## Directions for this task
Scan the material below for the string "each", and copy every line where it shows up.

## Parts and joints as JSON
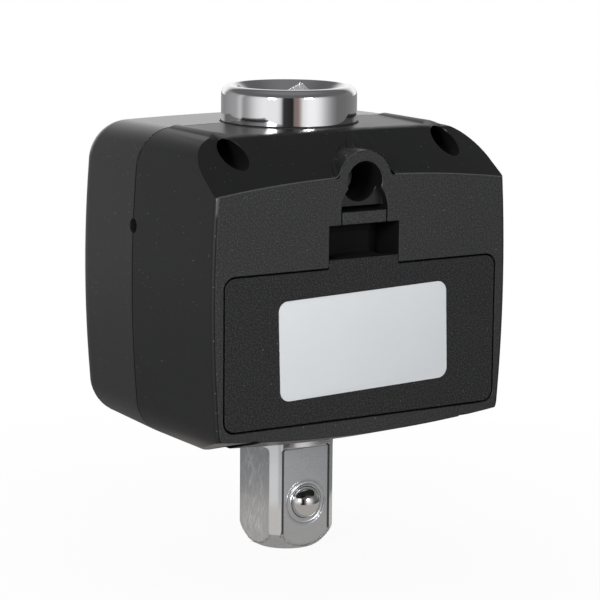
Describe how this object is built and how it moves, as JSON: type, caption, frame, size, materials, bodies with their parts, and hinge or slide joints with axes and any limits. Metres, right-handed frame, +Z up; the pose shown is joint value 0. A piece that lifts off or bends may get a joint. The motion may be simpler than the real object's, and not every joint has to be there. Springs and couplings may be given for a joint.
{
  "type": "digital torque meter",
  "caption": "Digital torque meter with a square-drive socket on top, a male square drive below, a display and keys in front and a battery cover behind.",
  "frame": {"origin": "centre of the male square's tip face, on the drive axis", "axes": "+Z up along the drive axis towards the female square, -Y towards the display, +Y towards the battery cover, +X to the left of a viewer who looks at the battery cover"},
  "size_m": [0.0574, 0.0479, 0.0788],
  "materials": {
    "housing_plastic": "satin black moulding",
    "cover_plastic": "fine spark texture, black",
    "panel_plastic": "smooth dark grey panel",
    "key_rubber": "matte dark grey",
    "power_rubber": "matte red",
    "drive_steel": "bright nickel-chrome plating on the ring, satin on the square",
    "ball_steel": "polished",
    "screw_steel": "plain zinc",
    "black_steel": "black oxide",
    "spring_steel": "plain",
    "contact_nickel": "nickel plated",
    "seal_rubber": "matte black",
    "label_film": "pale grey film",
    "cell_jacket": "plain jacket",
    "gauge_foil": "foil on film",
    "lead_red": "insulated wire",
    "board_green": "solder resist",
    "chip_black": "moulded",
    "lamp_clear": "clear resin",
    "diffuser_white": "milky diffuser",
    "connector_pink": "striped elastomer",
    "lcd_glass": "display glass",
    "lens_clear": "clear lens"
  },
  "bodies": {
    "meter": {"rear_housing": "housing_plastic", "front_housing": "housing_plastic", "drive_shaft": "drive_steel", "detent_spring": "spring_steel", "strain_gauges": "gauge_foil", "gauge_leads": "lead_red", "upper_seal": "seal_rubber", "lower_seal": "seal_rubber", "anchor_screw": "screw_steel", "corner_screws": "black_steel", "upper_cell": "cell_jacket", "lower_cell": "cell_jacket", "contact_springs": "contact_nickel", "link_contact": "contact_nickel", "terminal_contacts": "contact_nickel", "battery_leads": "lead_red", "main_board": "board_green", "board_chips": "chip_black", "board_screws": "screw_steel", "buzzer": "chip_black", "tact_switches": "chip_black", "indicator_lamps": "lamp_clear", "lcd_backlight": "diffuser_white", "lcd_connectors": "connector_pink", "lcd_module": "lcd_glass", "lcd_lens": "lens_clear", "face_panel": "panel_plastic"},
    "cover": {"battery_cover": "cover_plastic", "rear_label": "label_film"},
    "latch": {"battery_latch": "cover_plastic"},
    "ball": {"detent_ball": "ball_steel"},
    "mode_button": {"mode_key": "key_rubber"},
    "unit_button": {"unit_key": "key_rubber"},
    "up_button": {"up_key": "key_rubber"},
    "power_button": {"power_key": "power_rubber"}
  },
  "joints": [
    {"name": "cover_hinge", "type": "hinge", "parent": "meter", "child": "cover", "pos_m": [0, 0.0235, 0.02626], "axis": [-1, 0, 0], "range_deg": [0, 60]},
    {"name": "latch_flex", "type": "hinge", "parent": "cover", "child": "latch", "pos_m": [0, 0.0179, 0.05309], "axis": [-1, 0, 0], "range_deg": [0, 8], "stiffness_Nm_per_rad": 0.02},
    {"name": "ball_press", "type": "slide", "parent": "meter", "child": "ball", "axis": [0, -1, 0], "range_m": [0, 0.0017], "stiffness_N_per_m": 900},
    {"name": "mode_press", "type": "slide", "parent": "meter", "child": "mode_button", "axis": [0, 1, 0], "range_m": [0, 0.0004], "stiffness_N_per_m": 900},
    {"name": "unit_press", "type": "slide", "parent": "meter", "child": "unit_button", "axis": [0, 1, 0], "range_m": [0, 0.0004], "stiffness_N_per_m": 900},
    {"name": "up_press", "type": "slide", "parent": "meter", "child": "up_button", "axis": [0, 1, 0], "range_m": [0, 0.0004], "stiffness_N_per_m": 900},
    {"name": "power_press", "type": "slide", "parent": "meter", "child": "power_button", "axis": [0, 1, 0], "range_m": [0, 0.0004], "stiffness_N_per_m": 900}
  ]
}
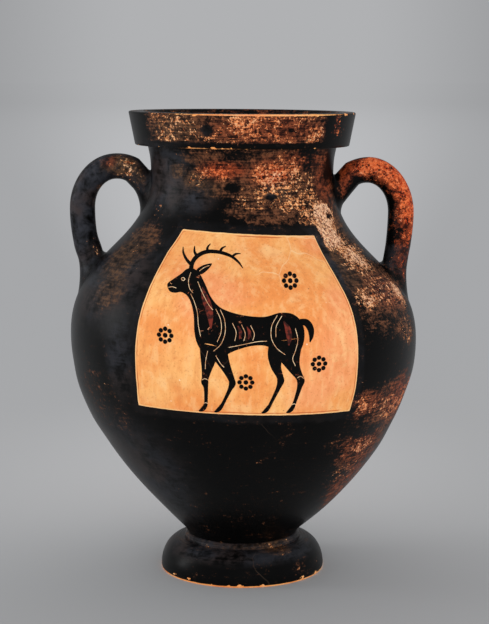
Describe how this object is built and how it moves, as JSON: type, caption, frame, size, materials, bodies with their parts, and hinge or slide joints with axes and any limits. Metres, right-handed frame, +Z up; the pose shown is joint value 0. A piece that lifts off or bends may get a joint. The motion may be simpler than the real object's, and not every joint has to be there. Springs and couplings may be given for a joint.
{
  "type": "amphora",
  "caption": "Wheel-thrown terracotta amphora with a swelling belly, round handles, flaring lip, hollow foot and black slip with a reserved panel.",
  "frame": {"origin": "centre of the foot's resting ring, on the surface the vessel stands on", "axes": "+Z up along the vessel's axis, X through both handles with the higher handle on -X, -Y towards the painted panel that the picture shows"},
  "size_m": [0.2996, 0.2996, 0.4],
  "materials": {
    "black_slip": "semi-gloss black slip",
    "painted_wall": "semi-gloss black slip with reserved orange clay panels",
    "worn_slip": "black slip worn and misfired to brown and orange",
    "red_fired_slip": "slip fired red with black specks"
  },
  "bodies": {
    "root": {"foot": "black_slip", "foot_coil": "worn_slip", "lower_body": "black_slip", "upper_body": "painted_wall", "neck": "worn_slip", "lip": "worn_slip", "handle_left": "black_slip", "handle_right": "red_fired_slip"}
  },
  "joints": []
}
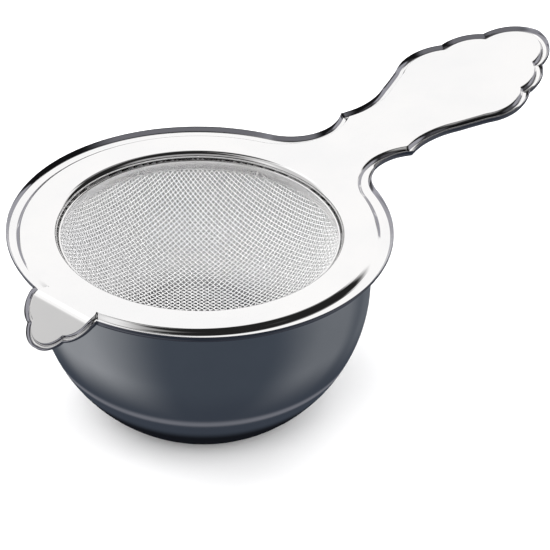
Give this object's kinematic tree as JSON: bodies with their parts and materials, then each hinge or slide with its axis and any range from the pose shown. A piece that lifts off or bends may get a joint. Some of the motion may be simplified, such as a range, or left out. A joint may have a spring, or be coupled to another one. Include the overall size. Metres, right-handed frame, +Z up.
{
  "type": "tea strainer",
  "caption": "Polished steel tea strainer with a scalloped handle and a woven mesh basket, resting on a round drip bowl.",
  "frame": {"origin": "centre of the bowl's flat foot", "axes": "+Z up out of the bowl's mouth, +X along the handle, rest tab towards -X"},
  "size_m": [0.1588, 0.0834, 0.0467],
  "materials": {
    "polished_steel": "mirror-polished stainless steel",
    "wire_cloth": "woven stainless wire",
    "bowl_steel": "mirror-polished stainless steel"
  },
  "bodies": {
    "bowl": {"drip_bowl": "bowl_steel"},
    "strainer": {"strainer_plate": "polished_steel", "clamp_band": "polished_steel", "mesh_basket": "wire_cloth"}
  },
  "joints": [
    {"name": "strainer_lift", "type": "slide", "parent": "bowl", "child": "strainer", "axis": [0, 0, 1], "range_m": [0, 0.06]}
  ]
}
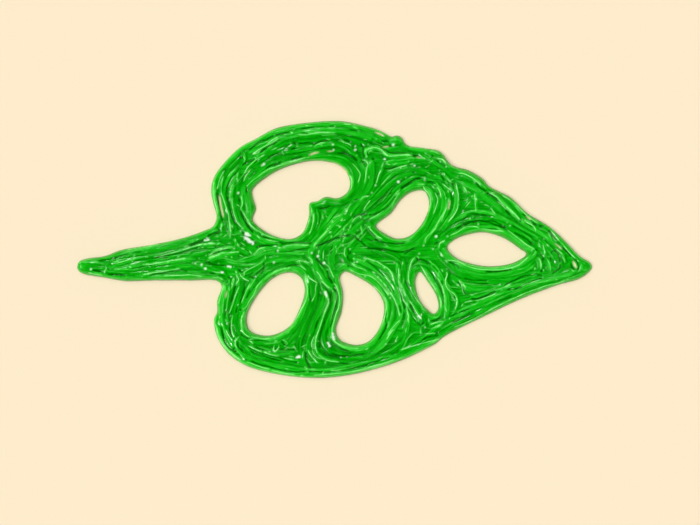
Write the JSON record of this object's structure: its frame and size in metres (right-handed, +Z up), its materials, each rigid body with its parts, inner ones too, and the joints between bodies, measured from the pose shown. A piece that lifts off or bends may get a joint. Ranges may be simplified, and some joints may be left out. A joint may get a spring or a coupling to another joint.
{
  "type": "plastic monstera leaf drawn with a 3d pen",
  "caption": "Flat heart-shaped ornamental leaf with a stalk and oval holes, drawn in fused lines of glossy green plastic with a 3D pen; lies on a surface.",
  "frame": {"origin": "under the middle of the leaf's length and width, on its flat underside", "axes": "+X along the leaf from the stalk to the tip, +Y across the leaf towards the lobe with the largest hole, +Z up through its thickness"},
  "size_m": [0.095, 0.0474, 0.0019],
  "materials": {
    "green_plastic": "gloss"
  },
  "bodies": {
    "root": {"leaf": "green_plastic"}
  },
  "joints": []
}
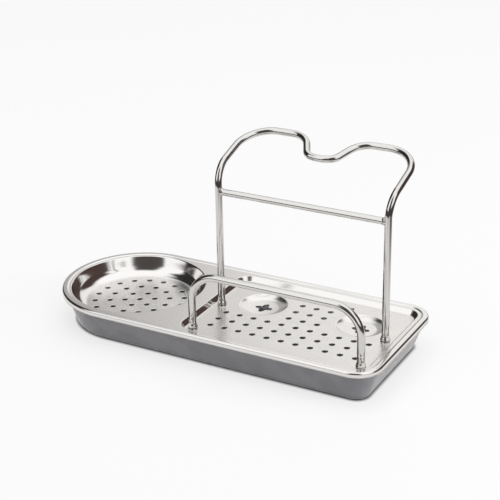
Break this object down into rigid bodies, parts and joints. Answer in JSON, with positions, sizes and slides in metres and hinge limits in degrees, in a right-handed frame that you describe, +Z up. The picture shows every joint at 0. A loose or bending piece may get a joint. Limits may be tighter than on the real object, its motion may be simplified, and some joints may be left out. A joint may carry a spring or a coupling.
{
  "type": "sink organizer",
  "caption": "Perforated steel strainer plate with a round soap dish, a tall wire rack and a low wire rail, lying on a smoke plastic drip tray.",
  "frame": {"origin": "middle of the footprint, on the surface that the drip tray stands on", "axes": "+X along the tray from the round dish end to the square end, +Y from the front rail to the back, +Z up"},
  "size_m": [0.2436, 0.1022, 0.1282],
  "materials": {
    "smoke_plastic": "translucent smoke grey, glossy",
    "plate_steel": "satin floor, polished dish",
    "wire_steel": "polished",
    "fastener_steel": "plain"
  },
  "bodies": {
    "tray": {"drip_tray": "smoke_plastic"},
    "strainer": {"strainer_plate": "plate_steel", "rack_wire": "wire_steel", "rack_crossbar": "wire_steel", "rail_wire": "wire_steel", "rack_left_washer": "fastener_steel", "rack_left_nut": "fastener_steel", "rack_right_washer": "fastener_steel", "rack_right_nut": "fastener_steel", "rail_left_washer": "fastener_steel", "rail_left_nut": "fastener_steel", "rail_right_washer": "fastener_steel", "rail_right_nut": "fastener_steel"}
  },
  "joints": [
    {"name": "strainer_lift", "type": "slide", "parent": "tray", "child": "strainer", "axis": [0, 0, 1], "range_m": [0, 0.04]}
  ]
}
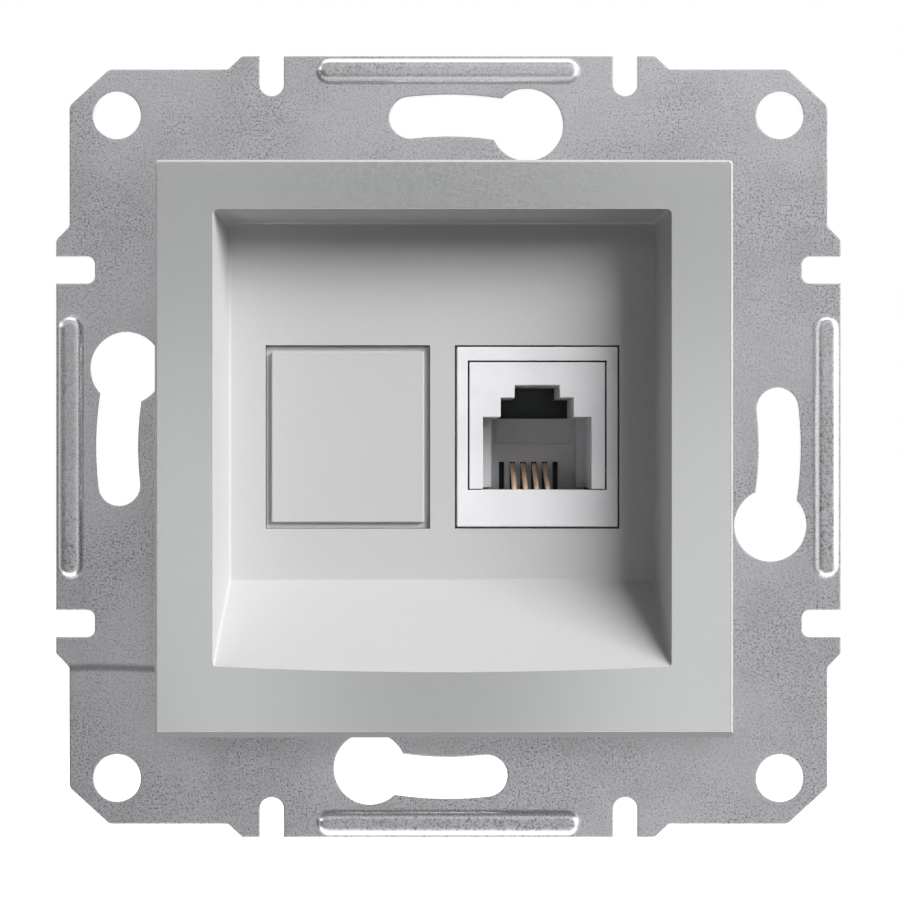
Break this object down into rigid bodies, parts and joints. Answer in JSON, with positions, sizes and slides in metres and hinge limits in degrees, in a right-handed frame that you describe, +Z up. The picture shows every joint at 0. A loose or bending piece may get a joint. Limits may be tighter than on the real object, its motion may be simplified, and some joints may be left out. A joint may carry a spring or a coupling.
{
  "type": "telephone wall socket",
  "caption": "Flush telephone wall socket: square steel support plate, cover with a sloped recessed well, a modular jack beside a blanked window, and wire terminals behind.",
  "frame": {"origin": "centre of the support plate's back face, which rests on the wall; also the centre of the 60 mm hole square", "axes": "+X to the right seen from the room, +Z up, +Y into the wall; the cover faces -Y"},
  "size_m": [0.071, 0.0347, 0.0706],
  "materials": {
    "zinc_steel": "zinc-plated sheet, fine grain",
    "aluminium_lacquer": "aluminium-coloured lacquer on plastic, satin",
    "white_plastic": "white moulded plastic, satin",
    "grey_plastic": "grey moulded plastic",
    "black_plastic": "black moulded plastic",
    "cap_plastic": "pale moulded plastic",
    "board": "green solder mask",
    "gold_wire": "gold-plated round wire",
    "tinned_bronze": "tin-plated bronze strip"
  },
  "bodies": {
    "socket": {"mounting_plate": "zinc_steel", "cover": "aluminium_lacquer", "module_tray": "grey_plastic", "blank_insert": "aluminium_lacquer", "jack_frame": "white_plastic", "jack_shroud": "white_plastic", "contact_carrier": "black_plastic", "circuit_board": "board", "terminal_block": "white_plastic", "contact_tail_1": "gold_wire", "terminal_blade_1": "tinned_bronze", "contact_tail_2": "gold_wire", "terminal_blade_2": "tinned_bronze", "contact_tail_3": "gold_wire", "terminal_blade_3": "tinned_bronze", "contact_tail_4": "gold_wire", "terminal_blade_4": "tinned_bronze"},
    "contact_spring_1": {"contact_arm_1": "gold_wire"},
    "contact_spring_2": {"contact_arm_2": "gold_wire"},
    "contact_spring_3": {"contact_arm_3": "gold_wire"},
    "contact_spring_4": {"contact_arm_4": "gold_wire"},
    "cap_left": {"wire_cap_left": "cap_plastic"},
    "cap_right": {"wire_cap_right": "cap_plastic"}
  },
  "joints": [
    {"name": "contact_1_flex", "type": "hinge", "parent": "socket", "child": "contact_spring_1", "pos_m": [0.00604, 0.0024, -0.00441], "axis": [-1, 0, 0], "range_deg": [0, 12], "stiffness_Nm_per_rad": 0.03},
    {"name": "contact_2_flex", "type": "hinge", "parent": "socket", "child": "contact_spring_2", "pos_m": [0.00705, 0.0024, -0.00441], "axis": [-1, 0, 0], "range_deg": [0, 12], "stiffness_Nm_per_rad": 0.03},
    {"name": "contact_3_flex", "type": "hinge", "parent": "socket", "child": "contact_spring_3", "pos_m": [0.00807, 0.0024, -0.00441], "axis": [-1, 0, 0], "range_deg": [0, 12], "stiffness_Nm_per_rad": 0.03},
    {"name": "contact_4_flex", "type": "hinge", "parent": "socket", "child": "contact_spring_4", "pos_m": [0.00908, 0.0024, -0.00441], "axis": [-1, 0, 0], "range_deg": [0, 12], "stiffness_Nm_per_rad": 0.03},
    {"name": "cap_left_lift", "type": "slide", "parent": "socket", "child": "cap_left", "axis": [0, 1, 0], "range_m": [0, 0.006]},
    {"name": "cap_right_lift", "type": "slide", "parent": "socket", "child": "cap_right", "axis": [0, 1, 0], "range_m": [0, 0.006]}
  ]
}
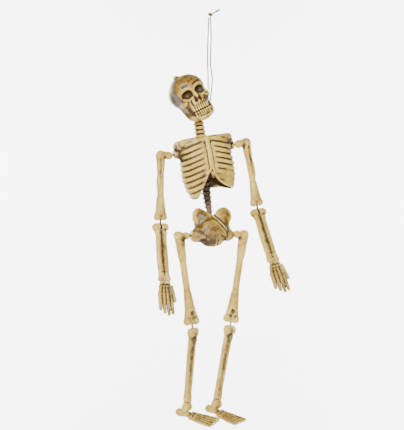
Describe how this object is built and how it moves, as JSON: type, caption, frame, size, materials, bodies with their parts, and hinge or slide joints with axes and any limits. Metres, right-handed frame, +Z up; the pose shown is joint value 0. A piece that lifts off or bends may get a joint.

## Answer in full
Give this object's kinematic tree as JSON: bodies with their parts and materials, then each hinge or slide with its axis and any range from the pose shown. A piece that lifts off or bends may get a joint. Some of the motion may be simplified, such as a range, or left out. A joint may have a spring, or be coupled to another one. Include the overall size. Metres, right-handed frame, +Z up.
Write the JSON record of this object's structure: its frame and size in metres (right-handed, +Z up), its materials, each rigid body with its parts, inner ones too, and the joints between bodies, measured from the pose shown. A piece that lifts off or bends may get a joint. Ranges may be simplified, and some joints may be left out. A joint may get a spring or a coupling to another joint.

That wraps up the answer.